The Repercussions of Parental Depression for Perceptions of Coparental Cooperation
Objective This study investigates the repercussions of parental depression for perceptions of coparental cooperation. Background Depression is a common mental health condition that can interrupt the family system by constraining mothers' and fathers' abilities to perform parenting roles. There are also reasons to expect that the relationship between depression and coparental cooperation varies by parents' residential and repartnership status. Method In this article, the authors used longitudinal data from the Fragile Families and Child Wellbeing Study (N = 3,494) and structural equation modeling to examine the relationship between parental prior and current depression and coparental cooperation, the explanatory power of four sets of mediators (relationship status and quality, parenting stress, economic well-being, and child behavior), and how residential and repartnership status moderate the associations between parental depression and coparental cooperation.
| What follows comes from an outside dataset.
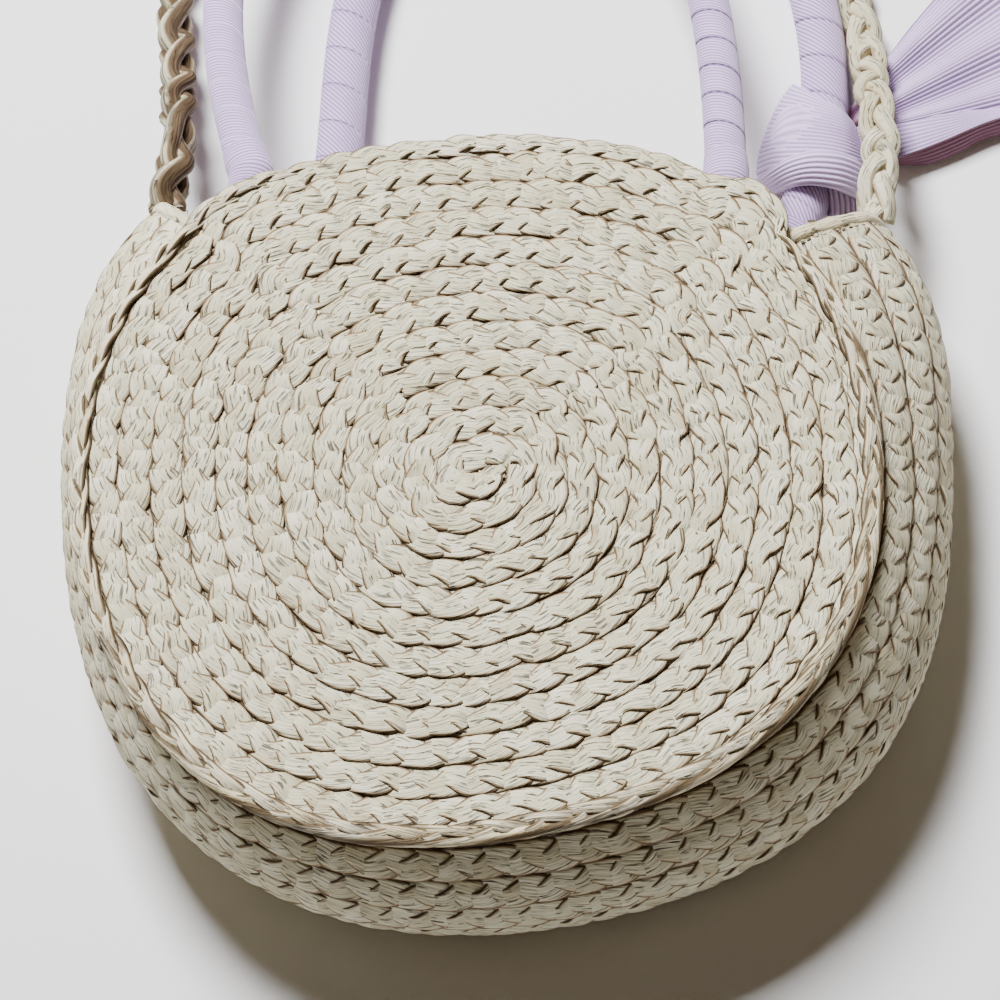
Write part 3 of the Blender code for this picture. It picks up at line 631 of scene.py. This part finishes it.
def anchor(name, angle):
    """A flat stub of plait, 24 mm long, along the gusset's inner face at mid-depth."""
    side = math.copysign(1, math.pi - angle)
    turns = angle + side * np.linspace(0, 0.024, 40) / (panel_radius + float(gusset_bulge(angle)))
    face = gusset_face(turns, 0.5)
    across = np.array((0, 0, 1))
    inward = -outwards(unit(np.cross(across, unit(np.gradient(face, axis=0)))), face)
    strands = plait(face + inward * 0.0087, across, inward, pitch=0.018, reach=0.0024, lift=0.0006, width=0.0052,
                    thickness=0.0013, roll=0.2, seed=31)
    dressed(name + "_plait", strands, straw, "cotton_rope", name)


anchor("strap_anchor_right", shoulder_angle)
anchor("strap_anchor_left", math.tau - shoulder_angle)

# Handles
# A twisted cotton rope, wound from end to end with a strip of fine lilac ottoman rib. Its feet are sewn bulbs
# that hang from cloth tabs on the inside of each panel.
handle_half_span = 0.0735
handle_rise = 0.175


def handle_line(pivot, lean, rate, come_back, drop):
    """A squared arch, the sine and cosine of a half turn to the power 2/3, that leans and sinks to its top."""
    turn = np.linspace(0, math.pi, 2400)
    up = np.sin(turn) ** (2 / 3)
    wide = np.abs(np.cos(turn)) ** (2 / 3) * (1 + 0.36 * up * (1 - up))
    sway = lean * (1 - (1 - up) ** rate) * (1 - come_back * up)
    x = -handle_half_span * np.sign(np.cos(turn)) * wide + sway
    return evenly(stacked(x, handle_rise * up, -drop * up) + pivot, 0.0008)


def frame_of(line):
    """Two unit directions square to a line that never stands upright: level and upwards."""
    ahead = unit(np.gradient(line, axis=0))
    level = unit(np.cross(ahead, (0, 0, 1)))
    return level, unit(np.cross(level, ahead))


def wound(line, radius, pitch, lap, thickness, seed, sewn):
    """A closed strip of cloth wound round a rope with round ends, its seam sewn as far as the two shares say.

    At a turn t and a distance w across the strip, a point lies pitch * t + w along the rope, at the angle t. Its
    distance from the rope's line grows by part of the cloth's thickness across it, so each turn laps the next.
    """
    rng = np.random.default_rng(seed)
    start = line[0] - unit(line[1] - line[0]) * radius * 0.97
    stop = line[-1] + unit(line[-1] - line[-2]) * radius * 0.97
    line = evenly(np.vstack((start, line, stop)), 0.0006)
    along = distances(line)
    turn = np.arange(-36, round(36 * (along[-1] / pitch)) + 1)[:, None] / 36
    width = pitch + lap
    w = np.linspace(-0.5, 0.5, 9) * width
    w = np.concatenate((w, w[::-1]))
    outer = np.repeat((1, 0), 9)
    place = np.clip(pitch * turn + w + 0.0004 * wobble(pitch * turn[:, 0], rng)[:, None], 0, along[-1])
    centre, side, high = (sampled(place, along, rail) for rail in (line, *frame_of(line)))
    near_end = np.clip(np.minimum(place, along[-1] - place) / radius, 0, 1)
    girth = radius * np.sqrt(np.clip(1 - (1 - near_end) ** 2, 0.0004, 1))
    away = np.maximum(girth - thickness * (1 - outer) - 0.1 * thickness * (0.5 - w / width), 0.00005)
    angle = math.tau * turn
    points = centre + (high * np.cos(angle)[..., None] - side * np.sin(angle)[..., None]) * away[..., None]
    # The lapping edge of each turn is marked as rim, for a darker line: partly the cloth's edge, partly painted
    # shade
    rim = np.clip((w / width - 0.44) / 0.06, 0, 1) * outer
    under = np.interp(place / along[-1], (0.0, 0.3, 0.7, 1.0), (sewn[0], sewn[0], sewn[1], sewn[1])) * outer
    return points, stacked(angle * radius, w), rim, under


cotton_looks = {"Roughness": 0.85, "IOR": 1.45, "Specular IOR Level": 0.2, "Sheen Weight": 0.25,
                "Sheen Roughness": 0.5}
weft_threads = (2800, 900, 1)    # weft threads 0.35 mm apart


def ottoman(name, pale, shade, deep, rib_pitch, slant, depth, seam):
    """Ottoman rib: a matt cotton cloth with fine round cords, darker between them.

    A line of dark stitches, 1.4 mm long, runs at the distance seam from the strip's middle, where it is sewn.
    """
    finish, tree = blank(name)
    weave, rim, sewn = marks(tree)
    place = add(tree, "SeparateXYZ", {0: weave})
    from_seam = add(tree, "Math", {0: place.outputs["Y"], 1: seam}, operation="SUBTRACT")
    off_seam = add(tree, "Math", {0: from_seam}, operation="ABSOLUTE")
    thread = add(tree, "MapRange", {"Value": off_seam, "From Min": 0.00012, "From Max": 0.00036, "To Min": 1.0,
                                    "To Max": 0.0})
    paces = add(tree, "Math", {0: place.outputs["X"], 1: math.tau / 0.0026}, operation="MULTIPLY")
    pace = add(tree, "Math", {0: paces}, operation="SINE")
    stitch = add(tree, "MapRange", {"Value": pace, "From Min": -0.4, "From Max": 0.1, "To Min": 0.25})
    stitched = add(tree, "Math", {0: thread, 1: stitch}, operation="MULTIPLY")
    stitch_share = add(tree, "Math", {0: stitched, 1: sewn}, operation="MULTIPLY")
    turned = add(tree, "Mapping", {"Vector": weave, "Rotation": (0, 0, slant)})
    across = add(tree, "SeparateXYZ", {0: turned})
    drift = grain(tree, weave, (60, 60, 1), 1.0)
    count = add(tree, "Math", {0: across.outputs["Y"], 1: math.tau / rib_pitch}, operation="MULTIPLY")
    uneven = add(tree, "Math", {0: drift, 1: 3.0, 2: count}, operation="MULTIPLY_ADD")
    cord = add(tree, "Math", {0: uneven}, operation="SINE")
    height = add(tree, "MapRange", {"Value": cord, "From Min": -1.0, "From Max": 0.6})
    weft = grain(tree, turned, weft_threads, 2.0)
    fade = add(tree, "MapRange", {"Value": drift, "From Min": 0.35, "From Max": 0.65})
    body = add(tree, "MixRGB", {"Fac": fade, "Color1": pale, "Color2": shade})
    # The cords are painted darker between them in the deep colour, as shade
    ribbed = add(tree, "MixRGB", {"Fac": height, "Color1": deep, "Color2": body})
    # Where the strip is sewn its lapping edge is darker: partly the cloth's edge, partly painted shade under the
    # lap
    rim_share = add(tree, "Math", {0: rim, 1: sewn}, operation="MULTIPLY")
    edged = add(tree, "MixRGB", {"Fac": rim_share, "Color1": ribbed, "Color2": deep})
    seamed = add(tree, "MixRGB", {"Fac": stitch_share, "Color1": edged, "Color2": "#5E5068"})
    pulled = add(tree, "Math", {0: stitch_share, 1: -1.0, 2: height}, operation="MULTIPLY_ADD")
    relief = add(tree, "Math", {0: weft, 1: 0.25, 2: pulled}, operation="MULTIPLY_ADD")
    close_material(tree, seamed, relief, depth, 0.0005, cotton_looks)
    return finish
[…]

Findings Results suggest three primary findings. First, both prior and current maternal and paternal depression had repercussions for coparental relationships. Second, the association between parental depression and coparental cooperation was indirect, operating predominately through relationship status and quality. Third, the association between parental depression and coparental cooperation was, by and large, not contingent on parental residential status or repartnership status. Conclusion These findings elucidate the pathways and contingencies through which parental depression alters the coparental relationship.
Turney, Kristin, and Jessica Halliday Hardie. 2021. “The Repercussions of Parental Depression for Perceptions of Coparental Cooperation.” Journal of Marriage and Family 83(2):466–481.